Luzhkov’s team was defiant. Vladimir Platonov, chairman of the Moscow City Duma, told journalists that Luzhkov could certainly run for election for a third time, because this did not infringe on Moscow’s laws. He nonetheless conceded that amendments to federal law were necessary (Radio Ekho Moskvy, January 18). It is not clear what the Moscow mayor will do now. It seems unlikely that he and other “refusenik” governors with take matters lying down.

Indeed, some governors are acting as if the right had already been enacted. Bryansk Oblast Governor Yury Lodkin did not wait for the results of the Duma debate: On December 10, he was re-elected to a third term, thereby–from the Kremlin’s point of view–creating a dangerous precedent (Russian agencies, December 11).

One leader of the regional resistance, Tatarstan’s President Shaimiev, has not yet announced whether he plans to run in his republic’s presidential election, set for March 25. The election campaign in Tatarstan is underway, however, and it is only a matter of time before Shaimiev will have to make an announcement. Last week, representatives of several dozen Tatar communities in Naberezhnye Chelny, Tatarstan’s second largest city, called on him to do so. In an open letter published in the local press, they wrote: “You did everything to ensure that our Tatarstan would be simultaneously sovereign and a member of a united family, the Russian Federation. You created a stable base of national accord. Your motto ‘Brotherhood is good, wealth is better’ is being realized in practice.” The authors of the open letter asked Shaimiev to allow his name to put forward as a candidate for president (Vremya i dengi [Kazan], January 18). Shaimiev has thus far not disavowed the appeal. He may wait a while, offering Moscow an opportunity to save face by “permitting” him a third term in office under federal law. However, the deadline for registering documents from candidates in Tatarstan is February 12. Shaimiev cannot, therefore, delay very much longer.
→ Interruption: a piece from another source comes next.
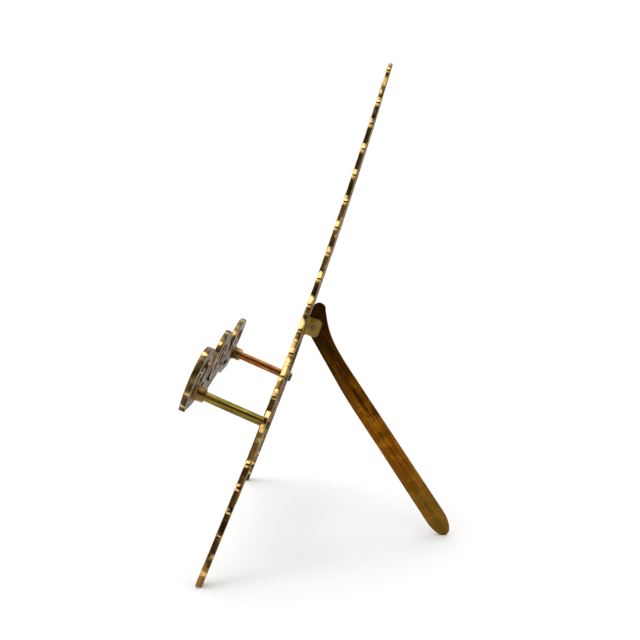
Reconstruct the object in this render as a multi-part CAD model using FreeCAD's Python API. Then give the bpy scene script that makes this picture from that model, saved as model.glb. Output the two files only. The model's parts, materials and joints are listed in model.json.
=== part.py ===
"""Folding brass music stand: openwork back panel, book rail on two posts, and a hinged prop leg.

Axes: +Z up, the reader stands on the -Y side, +X is the reader's right.
The stand's origin is on the surface it stands on, at the middle of its footprint.
All lengths are in millimetres and all angles in degrees.
"""
import FreeCAD, Part
import math
import os

V = FreeCAD.Vector

# ---- Back panel -------------------------------------------------------------
PANEL_LENGTH = 350.0          # along the bowed front face, feet to finial
FOOT_THICKNESS = 4.3          # the casting thins evenly from the feet
TOP_THICKNESS = 3.2           # to the finial
FOOT_HALF_SPACING = 105.5     # middle of a foot from the centre line
PANEL_LEAN = 20.65             # lean back from upright at the feet
PANEL_BOW = 5.5               # the top stands this much more upright than the feet

# ---- Posts and their screws -------------------------------------------------
POST_DIAMETER = 6.35
POST_HALF_SPACING = 78.5
POST_HEIGHT = 104.0           # along the panel, feet to post axis
POST_REACH = 38.8             # panel face to rail boss
POST_CANT = 2.85               # the posts rise this much from the panel's own normal
POST_PAD_RADIUS = 9.5         # solid disc in the openwork behind each post
SPIGOT_DIAMETER = 4.2         # turned-down end screwed into the rail boss
SPIGOT_LENGTH = 6.0
SCREW_DIAMETER = 3.5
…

Few observers in either Kazan or Moscow doubt that Shaimiev wants a third term, or that he will eventually emerge the winner. A “Kursk scenario” is not possible in Tatarstan, where the president wields enormous power over the courts and other local institutions. It would not, therefore, be easy to disqualify Shaimiev on some technicality. Nor does the incumbent have any real rivals in the republic–anyone who might have stood up to him was squeezed out of Tatarstan long ago, and now holds some post or other in Moscow. Nor is it likely that the “Ulyanovsk scenario” will be repeated. That is to say, a rival candidate will not appear from outside the region. The Tatarstan branch of the Russian United Social Democratic Party tried but failed to persuade Soviet president Mikhail Gorbachev to run for the post of president. The suggestion had no sooner been made than Gorbachev’s press office dismissed it as “an initiative … taken in the absence of a real alternative to the current president of the republic [Shaimiev]” (Radio Ekho Moskvy, January 12). Gorbachev formally declined the offer a week later (Radio Ekho Moskvy, January 18).
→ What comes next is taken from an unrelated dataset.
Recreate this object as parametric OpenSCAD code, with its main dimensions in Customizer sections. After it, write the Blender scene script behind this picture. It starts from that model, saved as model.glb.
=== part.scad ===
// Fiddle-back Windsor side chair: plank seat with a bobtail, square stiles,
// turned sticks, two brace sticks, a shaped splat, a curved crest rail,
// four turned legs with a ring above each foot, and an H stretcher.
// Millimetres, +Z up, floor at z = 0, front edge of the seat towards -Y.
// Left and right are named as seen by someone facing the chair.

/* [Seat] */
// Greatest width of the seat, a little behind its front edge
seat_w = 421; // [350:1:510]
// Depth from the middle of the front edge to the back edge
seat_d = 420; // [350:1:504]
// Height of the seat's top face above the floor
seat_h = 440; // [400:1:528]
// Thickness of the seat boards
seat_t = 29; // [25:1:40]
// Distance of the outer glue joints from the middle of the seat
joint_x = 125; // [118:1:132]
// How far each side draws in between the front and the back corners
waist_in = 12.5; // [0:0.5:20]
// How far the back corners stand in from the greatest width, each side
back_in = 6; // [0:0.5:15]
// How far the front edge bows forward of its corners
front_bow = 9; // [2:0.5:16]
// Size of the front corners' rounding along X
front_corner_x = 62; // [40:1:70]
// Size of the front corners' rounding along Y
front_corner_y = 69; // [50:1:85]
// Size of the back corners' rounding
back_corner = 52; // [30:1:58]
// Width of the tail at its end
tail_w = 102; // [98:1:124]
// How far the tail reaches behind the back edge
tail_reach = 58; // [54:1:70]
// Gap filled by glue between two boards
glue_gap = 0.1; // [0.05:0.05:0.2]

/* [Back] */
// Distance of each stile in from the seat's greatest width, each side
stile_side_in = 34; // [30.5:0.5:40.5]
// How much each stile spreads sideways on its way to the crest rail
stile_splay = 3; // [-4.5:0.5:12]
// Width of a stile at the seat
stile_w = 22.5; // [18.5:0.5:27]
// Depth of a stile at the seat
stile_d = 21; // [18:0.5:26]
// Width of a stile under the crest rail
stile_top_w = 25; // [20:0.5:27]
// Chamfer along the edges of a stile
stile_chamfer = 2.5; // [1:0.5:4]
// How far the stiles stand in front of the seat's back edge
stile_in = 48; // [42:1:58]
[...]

Shaimiev’s other rivals present no threat. There are eight in all, the most interesting being Sergei Shashurin, deputy chair of the Ecology Committee of the State Duma, where he represents a Tatarstan constituency (Russian agencies, January 12). Shashurin is famous for the accusation he made in July of last year that governors were bribing parliamentary deputies prior to the vote on whether to exclude regional leaders from the Federation Council. Shashurin is precisely the kind of candidate likely to appeal to the federalist-inclined part of the opposition. But it is pointless to discuss his chances of winning: So far, Shaimiev’s opponents have lost every time.
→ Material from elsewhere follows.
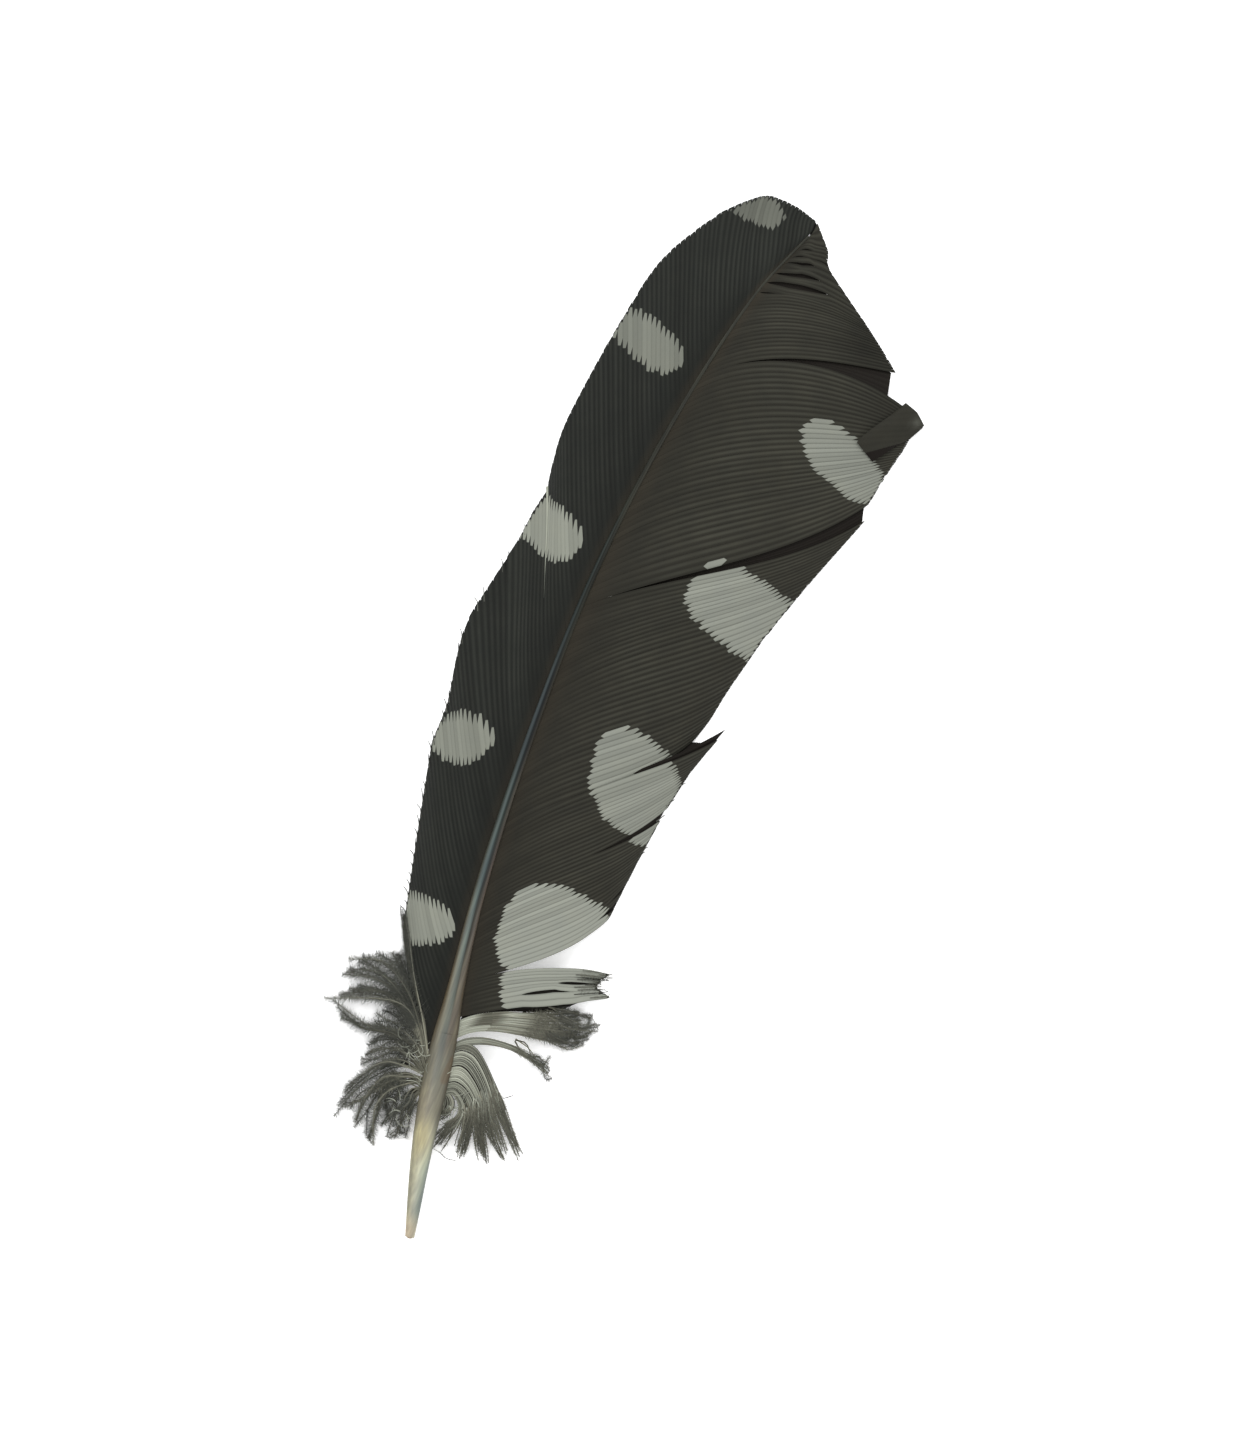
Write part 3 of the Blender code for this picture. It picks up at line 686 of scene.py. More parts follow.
def slit_swell(place, closes):
    """How far a slit stands open along its own length, 0 to 1."""
    return np.maximum(np.sin(np.pi * place**0.8), 0)**0.7 if closes else place**1.3


def add_barb(sheaf, side, keys, root, step, rng, slits, spots, end=1.0):
    """One barb as a closed, keeled strip that shingles with its neighbours."""
    shares = np.linspace(0, end, 80)
    line = vane_points(side, keys, root, shares)
    travel = travel_along(line)
    length = travel[-1]
    along = np.linspace(0, length, max(12, int(length / RING_SPACING)))
    t = np.interp(along, travel, shares)[:, None]
    narrow = np.clip((length - along) / TIP_TAPER, TIP_WIDTH, 1)[:, None]
    places, heights, across = BARB_SECTION.T
    roots = open_slits(slits, root, root + step * places[None] * narrow, t)
    rings = vane_points(side, keys, roots, t)
    rings[..., 2] += heights[None] * (0.5 + 0.5 * narrow) + rng.uniform(-0.008, 0.008)
    rings[..., 2] += ripple(rings[..., 0], rings[..., 1])
    dense = np.linspace(0, length, 240)
    marks = {}
    glow = np.ones_like(along)
    spans = spot_spans(spots, places_on(line[:, :2], travel, dense), dense)
    for (enter, leave), span in zip(SPOT_MARKS, spans):
        marks[enter] = span[0] + rng.uniform(-0.20, 0.20)
        marks[leave] = span[1] + rng.uniform(-0.15, 0.15)
        glow[along > span[0] - 0.8] = span[2]
    sheaf.add_tubes(rings[None], across=across, along=along[:, None], chance=rng.random(), **marks,
                    glow=glow[:, None], outward=t, tone=tone_at(side, rings[..., 0], rings[..., 1]))


def add_painted_shade_barbs(sheaf, low_line, high_line, count, drop, rng, shade=0.85):
    """Barbs of the layer below, coloured dark as painted shade, filling the wedge between two lines of
    points.
    """
    for k in range(count):
        edges = [(k - 0.1) / count, (k + 0.5) / count, (k + 1.1) / count]
        last = int(len(low_line) * (1 - 0.02 * rng.random()))
        ring = [low_line[:last] * (1 - e) + high_line[:last] * e for e in edges]
        for part, height in zip(ring, (0.0, 0.03, -0.01)):
            part[:, 2] -= drop - height
        below = ring[1] - 0.08 * UP
        rings = np.stack([*ring, below], 1)
        sheaf.add_tubes(rings[None], across=np.array([-1.0, 0.0, 1.0, 0.0]), chance=rng.random(),
                        outward=1.0, under=shade)


def barb_roots(side, low, high):
    """Stations and widths of the barbs between two stations, at the pitch of that part of the vane."""
    fine = np.linspace(low, high, 400)
    counted = np.concatenate([[0], np.cumsum(np.diff(fine) / read_curve(BARB_STEP[side], fine[1:]))])
    count = max(3, round(counted[-1]))
    edges = np.interp(np.linspace(0, counted[-1], count + 1), counted, fine)
    return (edges[1:] + edges[:-1]) / 2, np.diff(edges)


def slits_between(side, low, high):
    """The slits that open or push the barbs between two stations."""
    return [slit for slit in SLITS[side] if low - 1.5 < slit[0] < high + 1.5]


def vane_line(side, keys, root, t):
    """A line of points on the vane, following its ripples."""
    line = vane_points(side, keys, root, t)
    line[:, 2] += ripple(line[:, 0], line[:, 1])
    return line


def fill_slits(sheaf, side, keys, rng):
    """Dark barbs of painted shade below every slit that starts in this lock, its upper boundary included."""
    low, high = keys[0][0], keys[-1][0]
    for at, start, end, width, _, closes in SLITS[side]:
        if low < at <= high:
            t = np.linspace(start, end, 30)
            reach = 0.5 * width * slit_swell(np.linspace(0, 1, 30), closes) + SLIT_MARGIN
            lines = [vane_line(side, keys, at + hand * reach, t) for hand in (-1, 1)]
            add_painted_shade_barbs(sheaf, *lines, 2, SLIT_DROP, rng)


def add_lap(sheaf, below, above, drop, rng):
    """A dark strip of painted shade below the line between two locks: each is (side, keys, a root inside the
    lock).
    """
    lines = [vane_line(*edge, np.linspace(0.02, 0.99, 50)) for edge in (below, above)]
    add_painted_shade_barbs(sheaf, *lines, 1, drop, rng)


def fill_laps(sheaf, name, side, keys, rng):
    """The dark lower layer of painted shade along the line that a lock shares with the next one up the shaft.
    """
    if name in ROLLED_EDGES:
        begin, width = ROLLED_EDGES[name]
        ridge = vane_line(side, keys, keys[0][0] - 0.06, np.linspace(0.99, begin, 40))
        ridge[:, 2] += 0.04
        add_ramus(sheaf, ridge, rng, width, 0.02, pale=0.72, stem=0.1)
    if name in LAPS:
        above = LOCKS[LAPS[name]][1]
        add_lap(sheaf, (side, keys, keys[-1][0] - LAP_MARGIN), (side, above, above[0][0] + LAP_MARGIN),
                LAP_DROP, rng)
    if name == "outer_tip_lock":
        beyond = LOCKS["inner_tip_lock"][1]
        add_lap(sheaf, (side, keys, keys[-1][0] - 0.2), (INNER, beyond, beyond[-1][0] - 0.25),
                TIP_LAP_DROP, rng)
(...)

In the circumstances, the State Duma has little choice to do anything other than formally sanction Shaimiev’s third term. Lodkin’s re-election can then be passed off as an isolated incident or even ignored. The Kremlin’s problem will not disappear, however: There is no guarantee that Tatarstan’s president will alter the tone of his communications with the center, or that other powerful regional leaders will not draw a lesson from his success.